はいはい合戦にまで発展して「はい」ということの発端を掘った私を困らせることも多々あった。そしてその度に毎回二人で声をたてて笑っていた。


 この「はい」の癖をいじられる以外にも自分の声色を真似されたり行動を真似されたりする様になる。その度に私がZ先生に起こった素振りを見せ、Z先生は声をたてて笑ってくれた。


 ある時、母親に塾での様子を聞かれたのでZ先生に最近、自分の真似をされるのだと答えたことがある。すると母はおかしそうに笑いながらこう答えたのだ。

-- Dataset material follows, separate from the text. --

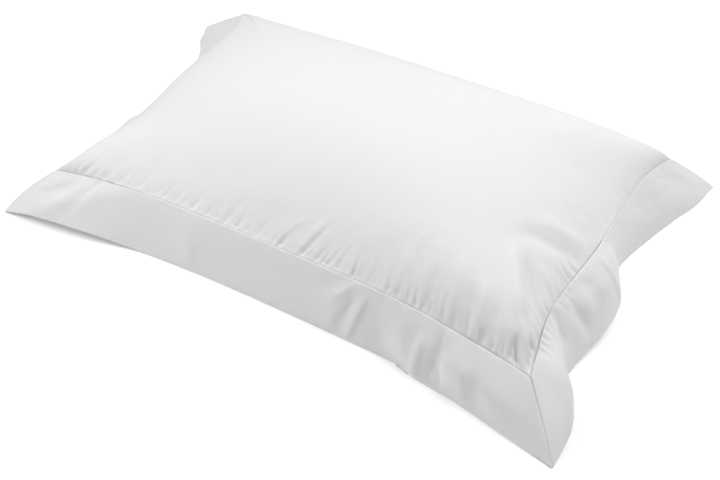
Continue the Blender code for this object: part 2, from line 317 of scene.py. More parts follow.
# The studio. Columns of the softboxes: name, place, width and height, property with the power.
SOFTBOXES = (
    ("key_softbox", (0.9, 0.7, 1.9), (2.0, 1.6), "key_power"),
    ("side_softbox", (-1.0, -0.7, 1.0), (1.0, 0.8), "side_power"),
    ("fill_softbox", (-1.1, -1.0, 1.9), (1.4, 1.2), "fill_power"),
    ("back_softbox", (0.2, 1.8, 1.2), (1.8, 1.2), "back_power"),
)
SOFTBOX_AIM = (0.05, 0.0, 0.05)
CAMERA_PLACE = (0.57316, -0.92325, 0.9181)
CAMERA_AIM = (0.08056, -0.10345, 0.0387)
SENSOR_WIDTH = 36.0
FLOOR_SIZE = 30.0
FLOOR_HEIGHT = -0.0002
WHITE = (1.0, 1.0, 1.0, 1.0)


def bell(offset, half_width):
    """A smooth bump of height 1, down to nothing at about two half widths."""
    return np.exp(-((offset / half_width) ** 2))


def ease(share):
    """A share from 0 to 1 with soft ends."""
    share = np.clip(share, 0.0, 1.0)
    return share * share * (3.0 - 2.0 * share)


def unit(runs):
    """Vectors of length 1 with the same directions."""
    return runs / np.maximum(np.linalg.norm(runs, axis=-1, keepdims=True), 1e-9)


def flat_vector(side):
    """The outward direction of a side, level."""
    return np.array((*SIDES[side][2], 0.0))


def along_vector(side):
    """The direction along a side, level, towards its second corner."""
    return np.abs(flat_vector(side)[[1, 0, 2]])


def seam_corner(corner):
    return np.array(CORNERS[corner][0:3])


def mitre_run(corner):
    """The way along a mitre, from the seam's corner to the border's tip."""
    return np.array(CORNERS[corner][3:6]) - seam_corner(corner)


def mitre_upright(corner):
    """The direction that stands up from the mitre at a corner."""
    run = unit(mitre_run(corner))
    return np.cross(unit(np.cross(run, UP)), run)


def seam_line(side, place):
    """The seam line of one side, for places from -1 at its first corner to 1 at its second."""
    first, second, _, draw_in, lift, squareness = SIDES[side]
    share = ((place + 1.0) / 2.0)[..., None]
    line = seam_corner(first) * (1.0 - share) + seam_corner(second) * share
    full = (1.0 - np.abs(place) ** squareness)[..., None]
    line = line - flat_vector(side) * draw_in * full + UP * lift * full
    for centre, half_width, out, up in SEAM_WAVES[side]:
        wave = (bell(place - centre, half_width) * (1.0 - place**8))[..., None]
        line = line + (flat_vector(side) * out + UP * up) * wave
    return line


def smooth_table(rows, place, column):
    """Values between the rows of a table, by a smooth curve through all of them."""
    table = np.array(rows, float)
    at, value = table[:, 0], table[:, column]
    slope = np.empty(len(at))
    slope[1:-1] = (value[2:] - value[:-2]) / (at[2:] - at[:-2])
    slope[0] = (value[1] - value[0]) / (at[1] - at[0])
    slope[-1] = (value[-1] - value[-2]) / (at[-1] - at[-2])
    low = np.clip(np.searchsorted(at, place, side="left") - 1, 0, len(at) - 2)
    span = at[low + 1] - at[low]
    share = np.clip((place - at[low]) / span, 0.0, 1.0)
    square, cube = share**2, share**3
    blended = (2 * cube - 3 * square + 1) * value[low] + (3 * square - 2 * cube) * value[low + 1]
    blended += (cube - 2 * square + share) * slope[low] * span
    return blended + (cube - square) * slope[low + 1] * span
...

「Z先生にとっちゃはなこは妹みたいなんだよ。きっと若いくらいの男の子はどんな女子でもついいじっちゃうからね。Z先生も可愛いわねえ、はなこの真似をするなんて」


 ・・・Z先生のことだから私のことを妹みたいに思うなんてあり得ない話だろう。

 Z先生は私が当時あまりにも大人しかったからついでにいじってみただけ。

 まあきっとそうだろう。

 

 きっとこの後にもいじられるエピソードをたくさん書くことだろう。

 ドMか、この著者は。と思ってしまうかもしれないが、読者の皆さんには、著者が塾講師のことが大好きな女子学生だという前提で生暖かい目で読んでほしい。

 

 何度書いても言い足りないが私はZ先生と喋れる時間が、Z先生に会えなくなるまでは一番幸せだった。